During the 1991 Gulf War, then President George Bush, father of the present White House incumbent, urged Shi'ite Muslims in the south and Kurds in the north of Iraq to rise up against Saddam.

Then he stood by and watched the Iraqi president slaughter tens of thousands of them.

Amid reports of a popular Shi'ite uprising in the port city of Basra, Rumsfeld said on Tuesday: "I am very careful about encouraging people to rise up. I mean, we know there are people in those cities ready to shoot them if they try to rise up."

He said he was reluctant to urge any uprising until he was sure that British or US troops could come in and deal with the various militias and organisations loyal to Saddam.

"Unless you're ready to deal with that, then I am very reluctant to run around the world encouraging people to rise up.

People will rise up. But let there be no doubt, these are repressed people.

But I hope and pray they'll do it at a time when there are sufficient forces nearby to be helpful to them rather than at a time when it simply costs their life, and it's a wasted life," said Rumsfeld.

In February 1991, while the first Gulf War was still raging, the elder Bush called on the Iraqi people and military to "take matters into their own hands".

The rebellion erupted in dozens of towns in the north and south the following month as Iraqi resistance collapsed and US troops crossed into Iraqi territory.

"The words of the president were followed by leaflets and broadcasts.

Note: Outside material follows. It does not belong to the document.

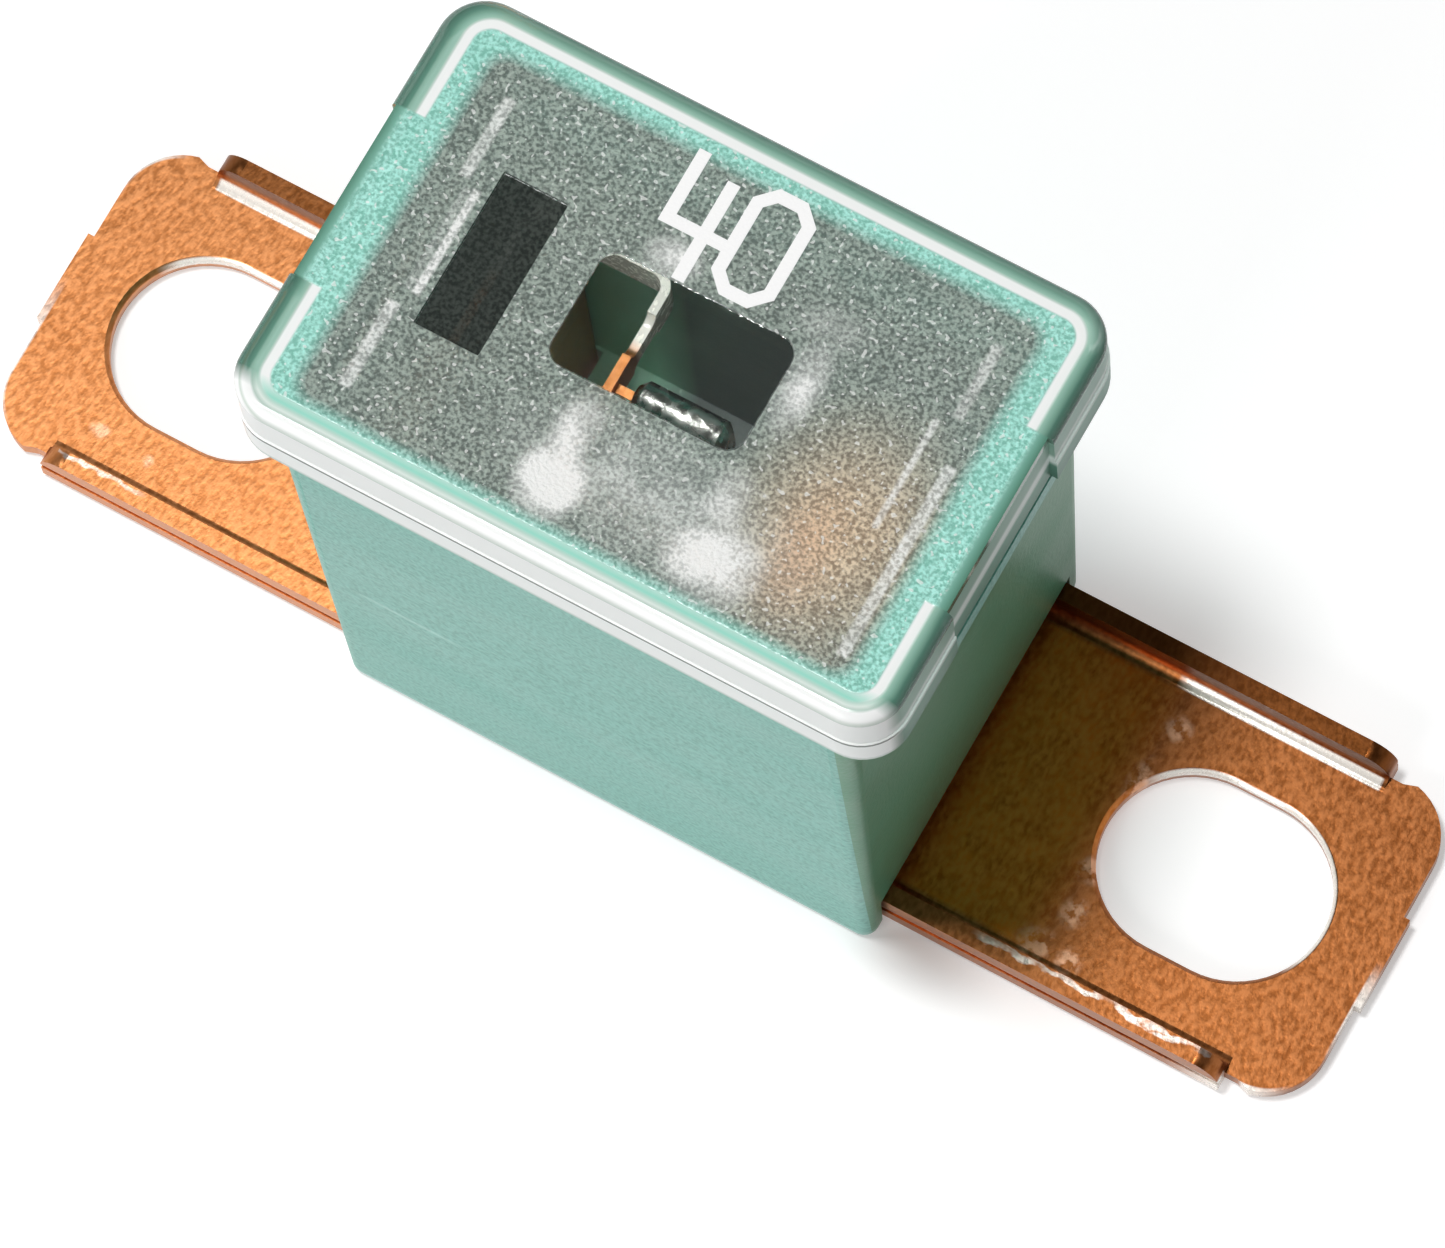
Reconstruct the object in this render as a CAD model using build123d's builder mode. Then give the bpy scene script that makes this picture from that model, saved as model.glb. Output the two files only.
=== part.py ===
from build123d import *
import math
import os

# A bolt-in fusible link: a moulded housing with a clear lid, and one stamped copper
# element whose two blades leave low at the ends. X runs along the blades, Y towards the
# back, Z up. The origin is the middle of the housing's underside. Sizes are millimetres.

# Blades of the element
overall_length = 48.6
blade_width = 12.0
sheet = 0.6
blade_lift = 0.25
flange_height = 1.7
flange_setback = 2.75
flange_end_r = 0.9
fold_r = 0.45
end_corner_r = 2.1
end_drawn_in = 0.35
relief_depth = 0.5
relief_length = 0.9
shear_width = 3.3
shear_proud = 0.22
slot_setback = 6.1
slot_length = 7.7
slot_width = 6.1
slot_edge = 0.15

# Legs and fusible strip inside the housing
leg_pitch = 14.4
leg_width = 10.0
leg_bend_r = 0.5
strip_top = 19.6
strip_height = 1.5
strip_sheet = 0.3
strip_x = -2.35
strip_y = 3.75
strip_bend_r = 0.6
neck_pitch = 3.4
neck_length = 1.5
neck_depth = 0.35
tongue_reach = 3.6
tongue_height = 1.0
tongue_drop = 0.4

# Tin pellet pressed over the strip's tongue
pellet_length = 3.2
pellet_width = 1.15
pellet_height = 2.0
pellet_cap = 0.5
pellet_gap = 0.85
pellet_end_bevel = 0.25
crimp_clearance = 0.02

# Housing
base_length = 19.2
base_depth = 13.86
housing_height = 21.7
draft = 0.6
corner_r = 0.5
base_edge_r = 0.35
side_wall = 1.7
end_wall = 1.1
cavity_corner_r = 0.6
floor_thickness = 1.5
channel_height = 2.2
blade_clearance = 0.15
leg_clearance = 0.15
collar_end_wall = 1.0
collar_side_wall = 0.53
collar_clearance = 0.15
seat_clearance = 0.03
ledge_height = 0.8
ledge_inset = 0.25

# Lid
lid_gap = 0.3
lid_over_x = 1.48
lid_over_y = 0.35
lid_height = 3.4
lid_panel = 1.0
lid_rim = 0.6
lid_corner_r = 1.6
lid_edge_r = 0.4
lid_step = 0.06
lid_step_height = 1.4
latch_width = 6.1
latch_inset = 0.25
latch_land = 1.2
rib_thickness = 0.6
rib_length = 10.0
rib_depth = 1.9
rib_clearance = 0.15
rib_back_thickness = 0.5
rib_back_length = 4.5
label_x = -6.05
label_y = 0.0
label_length = 5.4
label_width = 2.2
label_depth = 0.12

# Sizes that follow from the ones above
growth = 2 * housing_height * math.tan(math.radians(draft))
top_length = base_length + growth
top_depth = base_depth + growth
cavity_length = top_length - 2 * end_wall
cavity_depth = top_depth - 2 * side_wall
floor_top = channel_height + floor_thickness
flange_start = (base_length - end_wall) / 2
flange_stop = overall_length / 2 - flange_setback
slot_pitch = overall_length - 2 * slot_setback
leg_outside = (leg_pitch + sheet) / 2
leg_inside = (leg_pitch - sheet) / 2
strip_bottom = strip_top - strip_height
pellet_start = strip_x + pellet_gap
lid_length = top_length + 2 * lid_over_x
lid_depth = top_depth + 2 * lid_over_y
lid_bottom = housing_height + lid_gap
lid_top = lid_bottom + lid_height
pocket_length = lid_length - 2 * lid_rim
pocket_depth = lid_depth - 2 * lid_rim
pocket_height = lid_height - lid_panel
collar_length = pocket_length - 2 * collar_clearance
collar_depth = pocket_depth - 2 * collar_clearance
mouth_length = collar_length - 2 * collar_end_wall
mouth_depth = collar_depth - 2 * collar_side_wall
collar_rise = lid_gap + pocket_height - seat_clearance
ledge_length = lid_length - 2 * ledge_inset
ledge_depth = top_depth - 2 * ledge_inset
rib_pitch = cavity_length - 2 * rib_clearance - rib_thickness

os.makedirs("parts", exist_ok=True)

# Copper element, one stamped and folded sheet
with BuildPart() as fuse_element:
    # Plan of the right blade: neck at the flange end, rounded corners, sheared tip
    half = blade_width / 2
    neck = half - relief_depth
    corner = half - end_drawn_in
    end = overall_length / 2 - shear_proud
    with BuildSketch(Plane.XY.offset(blade_lift)):
        with BuildLine():
            Polyline(
                (leg_outside, 0),
                (leg_outside, leg_width / 2),
                (flange_start, leg_width / 2),
                (flange_start, half),
                (flange_stop, half),
                (flange_stop, neck),
                (flange_stop + relief_length / 2, neck),
                (flange_stop + relief_length, corner),
            )
            RadiusArc((flange_stop + relief_length, corner), (end, corner - end_corner_r), end_corner_r)
            Polyline(
                (end, corner - end_corner_r),
                (end, shear_width / 2),
                (end + shear_proud, shear_width / 2),
                (end + shear_proud, 0),
            )
            mirror(about=Plane.XZ)
        make_face()
    extrude(amount=sheet)

    # Side flanges, folded up from the blade's long edges
    with BuildSketch(Plane.YZ.offset(flange_start)) as section:
        with Locations((0, blade_lift + flange_height / 2)):
            Rectangle(blade_width, flange_height)
        with Locations((0, blade_lift + sheet + flange_height / 2)):
            Rectangle(blade_width - 2 * sheet, flange_height, mode=Mode.SUBTRACT)
        fillet(section.vertices().group_by(Axis.Y)[1], fold_r)
        fillet(section.vertices().group_by(Axis.Y)[0], fold_r + sheet)
    extrude(amount=flange_stop - flange_start)
    flange_tips = fuse_element.edges().filter_by(Axis.Y).group_by(Axis.Z)[-1].group_by(Axis.X)[-1]
    fillet(flange_tips, flange_end_r)

    # Bolt slot
    with BuildSketch(Plane.XY.offset(blade_lift)):
        with Locations((slot_pitch / 2, 0)):
            SlotOverall(slot_length, slot_width)
    extrude(amount=sheet, mode=Mode.SUBTRACT)
    top_edges = fuse_element.edges().filter_by_position(Axis.Z, blade_lift + sheet, blade_lift + sheet)
    slot_rim = top_edges.filter_by(lambda edge: edge.length > sheet).sort_by_distance(
        (slot_pitch / 2, 0, blade_lift + sheet)
    )[:4]
    chamfer(slot_rim, slot_edge)

    # Leg, bent up through the housing's floor
    with BuildSketch(Plane.XZ.offset(-leg_width / 2)) as leg_section:
        with BuildLine():
            Polyline(
                (leg_inside, blade_lift),
                (flange_start, blade_lift),
                (flange_start, blade_lift + sheet),
                (leg_outside, blade_lift + sheet),
                (leg_outside, strip_bottom),
                (leg_inside, strip_bottom),
                close=True,
            )
        make_face()
        bend = leg_section.vertices().sort_by_distance((leg_outside, blade_lift + sheet, 0))[0]
        fillet(bend, leg_bend_r)
        heel = leg_section.vertices().sort_by_distance((leg_inside, blade_lift, 0))[0]
        fillet(heel, leg_bend_r + sheet)
    extrude(amount=leg_width)
    mirror(about=Plane.YZ)

    # Fusible strip on edge, folded to and fro from one leg to the other
    with BuildSketch(Plane.XY.offset(strip_bottom)):
        with BuildLine():
            FilletPolyline(
                (-leg_pitch / 2, -leg_width / 2),
                (-leg_pitch / 2, strip_y),
                (strip_x, strip_y),
                (strip_x, -strip_y),
                (leg_pitch / 2, -strip_y),
                (leg_pitch / 2, leg_width / 2),
                radius=strip_bend_r,
            )
        trace(line_width=strip_sheet)
    extrude(amount=strip_height)
    # Necks, where the strip is narrowed on both sides of its middle
    with BuildSketch(Plane.YZ.offset(strip_x)):
        with Locations((0, (strip_bottom + strip_top) / 2)):
            with GridLocations(neck_pitch, strip_height, 2, 2):
                SlotOverall(neck_length, 2 * neck_depth)
    extrude(amount=strip_sheet, both=True, mode=Mode.SUBTRACT)
    # Tongue bent out of the strip's middle, which carries the pellet
    with BuildSketch(Plane.XY.offset(strip_top - tongue_drop)):
        with Locations((strip_x, 0)):
            Rectangle(tongue_reach, strip_sheet, align=(Align.MIN, Align.CENTER))
    extrude(amount=-tongue_height)

# Tin pellet, a saddle pressed over the tongue
with BuildPart() as tin_pellet:
    with BuildSketch(Plane.YZ.offset(pellet_start)):
        with Locations((0, strip_top + pellet_cap - pellet_height / 2)):
            SlotOverall(pellet_height, pellet_width, rotation=90)
    extrude(amount=pellet_length)
    chamfer(tin_pellet.faces().filter_by(Axis.X).edges(), pellet_end_bevel)
    with BuildSketch(Plane.YZ.offset(pellet_start)):
        with Locations((0, strip_top - tongue_drop + crimp_clearance)):
            Rectangle(
                strip_sheet + 2 * crimp_clearance,
                tongue_height + pellet_height,
                align=(Align.CENTER, Align.MAX),
            )
    extrude(amount=pellet_length, mode=Mode.SUBTRACT)

# Housing, moulded with draft, open at the top and with a channel for the blades below
with BuildPart() as housing:
    with BuildSketch():
        RectangleRounded(base_length, base_depth, corner_r)
    extrude(amount=housing_height, taper=-draft)
    fillet(housing.faces().sort_by(Axis.Z)[0].edges(), base_edge_r)
    # Ledges that stand out at both ends under the lid's rim
    with BuildSketch(Plane.XY.offset(housing_height)):
        RectangleRounded(ledge_length, ledge_depth, lid_corner_r - ledge_inset)
    extrude(amount=-ledge_height)
    # Raised collar that the lid fits over; its top carries the lid's panel
    with BuildSketch(Plane.XY.offset(housing_height)):
        RectangleRounded(collar_length, collar_depth, lid_corner_r - lid_rim - collar_clearance)
        RectangleRounded(mouth_length, mouth_depth, cavity_corner_r, mode=Mode.SUBTRACT)
    extrude(amount=collar_rise)
    # Cavity for the legs and the strip
    with BuildSketch(Plane.XY.offset(housing_height)):
        RectangleRounded(cavity_length, cavity_depth, cavity_corner_r)
    extrude(amount=floor_top - housing_height, taper=draft, mode=Mode.SUBTRACT)
    # Channel that the blades lie in, right through both end walls
    with BuildSketch():
        Rectangle(2 * base_length, blade_width + 2 * blade_clearance)
    extrude(amount=channel_height, mode=Mode.SUBTRACT)
    # Slots in the floor for the legs
    with BuildSketch(Plane.XY.offset(channel_height)):
        with GridLocations(leg_pitch, 0, 2, 1):
            Rectangle(sheet + 2 * leg_clearance, leg_width + 2 * leg_clearance)
    extrude(amount=floor_thickness, mode=Mode.SUBTRACT)

# Lid, a clear cap with a rounded rim that rests on the collar
with BuildPart() as lid:
    with BuildSketch(Plane.XY.offset(lid_bottom)):
        RectangleRounded(lid_length, lid_depth, lid_corner_r)
    extrude(amount=lid_step_height)
    with BuildSketch(Plane.XY.offset(lid_bottom)):
        RectangleRounded(lid_length - 2 * lid_step, lid_depth - 2 * lid_step, lid_corner_r - lid_step)
    extrude(amount=lid_height)
    fillet(lid.faces().sort_by(Axis.Z)[-1].edges(), lid_edge_r)
    # Flat lands in the middle of the short sides, where the rim is interrupted
    with BuildSketch(Plane.XY.offset(lid_bottom)):
        with GridLocations(lid_length - latch_inset, 0, 2, 1):
            Rectangle(latch_inset, latch_width)
    extrude(amount=lid_height, mode=Mode.SUBTRACT)
    with BuildSketch(Plane.XY.offset(lid_bottom)):
        with GridLocations(lid_length - 2 * latch_inset - latch_land, 0, 2, 1):
            Rectangle(latch_land, latch_width)
    extrude(amount=lid_height)
    # Hollow under the panel
    with BuildSketch(Plane.XY.offset(lid_bottom)):
        RectangleRounded(pocket_length, pocket_depth, lid_corner_r - lid_rim)
    extrude(amount=pocket_height, mode=Mode.SUBTRACT)
    # Ribs that drop inside the housing's end walls
    with BuildSketch(Plane.XY.offset(lid_top - lid_panel)):
        with GridLocations(rib_pitch, 0, 2, 1):
            Rectangle(rib_thickness, rib_length)
        with GridLocations(rib_pitch - rib_thickness, 0, 2, 1):
            Rectangle(2 * rib_back_thickness, rib_back_length)
    extrude(amount=-rib_depth)
    # Shallow bare panel in the top
    with BuildSketch(Plane.XY.offset(lid_top)):
        with Locations((label_x, label_y)):
            Rectangle(label_width, label_length)
    extrude(amount=-label_depth, mode=Mode.SUBTRACT)

for name, piece in (
    ("housing", housing),
    ("lid", lid),
    ("fuse_element", fuse_element),
    ("tin_pellet", tin_pellet),
):
    piece.part.label = name
    export_step(piece.part, f"parts/{name}.step")
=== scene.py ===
import math
import bpy
import bmesh
from mathutils import Matrix, Vector


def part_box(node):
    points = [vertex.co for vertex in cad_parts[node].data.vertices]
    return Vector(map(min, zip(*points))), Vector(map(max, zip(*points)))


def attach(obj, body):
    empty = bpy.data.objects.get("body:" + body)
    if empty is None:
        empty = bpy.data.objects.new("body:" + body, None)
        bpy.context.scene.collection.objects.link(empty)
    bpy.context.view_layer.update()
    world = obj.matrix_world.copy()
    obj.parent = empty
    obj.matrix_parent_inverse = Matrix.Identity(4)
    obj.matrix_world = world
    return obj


# Dressing of a bolt-in fusible link: teal housing, clear lid with a frosted panel and a
# window, copper blades, and the strip and tin pellet that show through the window.
# Lengths named here are millimetres; MM turns them into the scene's metres.

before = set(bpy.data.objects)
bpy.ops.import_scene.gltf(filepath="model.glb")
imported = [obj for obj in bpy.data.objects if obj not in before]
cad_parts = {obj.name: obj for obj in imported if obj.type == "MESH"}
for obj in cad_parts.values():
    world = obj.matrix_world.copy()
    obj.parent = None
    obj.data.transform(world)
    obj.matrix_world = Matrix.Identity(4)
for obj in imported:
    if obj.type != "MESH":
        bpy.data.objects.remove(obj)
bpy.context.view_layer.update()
MM = 0.001

# Camera, set to the photo's viewing angle
view_azimuth = math.radians(38.53)
view_elevation = math.radians(71.68)
view_roll = math.radians(9.56)
view_distance = 290.6
view_aim_height = 6.0
view_aim_right = 0.563
view_aim_up = -1.908
lens = 230.4
film_width = 36

# Brightness of the surround: as it lights the part, how far that leans from right to left,
# and as it mirrors from above, between two heights of the sky
fill_level = 0.16
fill_lean = 0.55
ceiling_level = 0.08
ceiling_start, ceiling_end = 0.25, 0.75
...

People believed it. And when they rose up, they expected to get help and assistance from allied forces in the region," Ahmed Chalabi of the opposition Iraqi National Congress later said.

Rebels abandoned

But the rebels found themselves fighting alone.

As part of the cease-fire agreement negotiated by General Norman Schwarzkopf, the United States military agreed to let Iraq fly its own helicopters.

Iraq claimed they were needed to transport their leaders. Instead, they were used as gun ships against the rebels.

Then National Security Adviser Brent Scowcroft later said he had wanted to reverse Schwarzkopf's decision, but was overruled by then Defence Secretary Dick Cheney, now the vice-president, and then chair of the Joint Chiefs of Staff Colin Powell, now the secretary of state.

"They said it would be a serious thing to do. It would undermine his (Schwarzkopf's) command over his forces and so on - so I didn't pursue it," said Scowcroft.

"It was a mistake...If we had taken it to the president, I would have been very strongly opposed to letting them continue to fly."

As the revolt spread, the United States worried that Iraq would split into three pieces, causing more instability in the region.

They particularly worried that the Shi'ites in the south would ally themselves with their co-religionists in Iran. Saddam's troops were allowed to penetrate US lines in the south to crush the revolt.

Although estimates are unclear, between 30 000 and 60 000 people are thought to have been killed as Saddam put down the uprisings.

In the north, 1.5 million Kurds fled across the mountains into Iran and Turkey creating a humanitarian disaster that forced the United States and other countries to air-drop millions of aid packages to the refugees.